In 3 years I have been awarded

£48,000 by various funding bodies

councils and publishing houses

for my contributions to the art

and I would like to aknowledge

the initiatives put in place

by the government and the rigorous

assesment criteria under which

my work has thrived since 2008

And that first section of the first poem in the first chapter starts the book. There is trouble at the center of this lifestyle, both in the academic experience, and the experiences outside of that institution – what was called the underground art world, but is now just ‘the cool parts of the internet’ – the 2/3rds virtual world of smart, slick people, ambition, dead ends, despair, and yes: small bits of fame, fortune, recognition. This crisis touches the paradise of elite culture. Europe is burning for a lot of personal reasons. Maybe poetry really does have something to do with it.

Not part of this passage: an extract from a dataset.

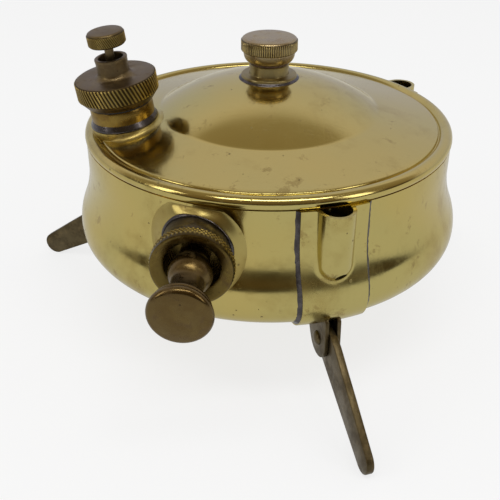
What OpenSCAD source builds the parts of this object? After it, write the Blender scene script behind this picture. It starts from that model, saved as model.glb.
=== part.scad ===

Sam’s debt crisis is less of a bubble and more of a fog – but not psedo-literary London fog of beggars and detectives ‘going steampunk’ for eternity on the page – more a fog of war, youth, knowledge, and a brand of post-Marxism (not all that rigorous – maybe I should coin the phrase chillmarx, but I won’t) that I found to be as depressing as it probably is relevant. I’m obviously a Marxist, and I was disturbed by parts of this book in a way that I’m not usually distubed. Historical/academic Marxism is typically, for me, a durable philosophy.

So yeah, I read most of the book at my desk at the ad agency, and it was good.

I wanted it all to be a little more accessible – the kind of shit that would be passed around Tumblr, like a Two Girls One Cup of poetry. Soros, but not just for hedge fund managers. The Dark Knight reads from his Twitter account level-shit, etc.

But what I want isn’t necessarily the best thing for Greater Europe. So, maybe we should take some time and actually figure this one out.